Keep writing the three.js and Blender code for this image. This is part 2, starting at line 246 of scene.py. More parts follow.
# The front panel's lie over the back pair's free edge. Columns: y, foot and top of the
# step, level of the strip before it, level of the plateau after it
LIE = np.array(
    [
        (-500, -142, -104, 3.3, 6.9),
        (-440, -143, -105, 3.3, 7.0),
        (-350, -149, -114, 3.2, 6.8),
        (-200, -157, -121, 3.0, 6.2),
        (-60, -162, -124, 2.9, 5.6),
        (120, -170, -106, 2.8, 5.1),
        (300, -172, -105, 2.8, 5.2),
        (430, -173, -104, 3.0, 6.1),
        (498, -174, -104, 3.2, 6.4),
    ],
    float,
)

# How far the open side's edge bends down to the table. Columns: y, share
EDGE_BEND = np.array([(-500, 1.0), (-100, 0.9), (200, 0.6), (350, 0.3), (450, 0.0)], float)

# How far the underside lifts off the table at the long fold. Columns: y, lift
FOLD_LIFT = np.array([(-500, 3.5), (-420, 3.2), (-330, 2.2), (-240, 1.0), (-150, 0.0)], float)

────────

» **Requirements**
Could you quote the material above in full, exactly as it stands?

» **Written answer**
Keep writing the three.js and Blender code for this image. This is part 2, starting at line 246 of scene.py. More parts follow.
# The front panel's lie over the back pair's free edge. Columns: y, foot and top of the
# step, level of the strip before it, level of the plateau after it
LIE = np.array(
    [
        (-500, -142, -104, 3.3, 6.9),
        (-440, -143, -105, 3.3, 7.0),
        (-350, -149, -114, 3.2, 6.8),
        (-200, -157, -121, 3.0, 6.2),
        (-60, -162, -124, 2.9, 5.6),
        (120, -170, -106, 2.8, 5.1),
        (300, -172, -105, 2.8, 5.2),
        (430, -173, -104, 3.0, 6.1),
        (498, -174, -104, 3.2, 6.4),
    ],
    float,
)

# How far the open side's edge bends down to the table. Columns: y, share
EDGE_BEND = np.array([(-500, 1.0), (-100, 0.9), (200, 0.6), (350, 0.3), (450, 0.0)], float)

# How far the underside lifts off the table at the long fold. Columns: y, lift
FOLD_LIFT = np.array([(-500, 3.5), (-420, 3.2), (-330, 2.2), (-240, 1.0), (-150, 0.0)], float)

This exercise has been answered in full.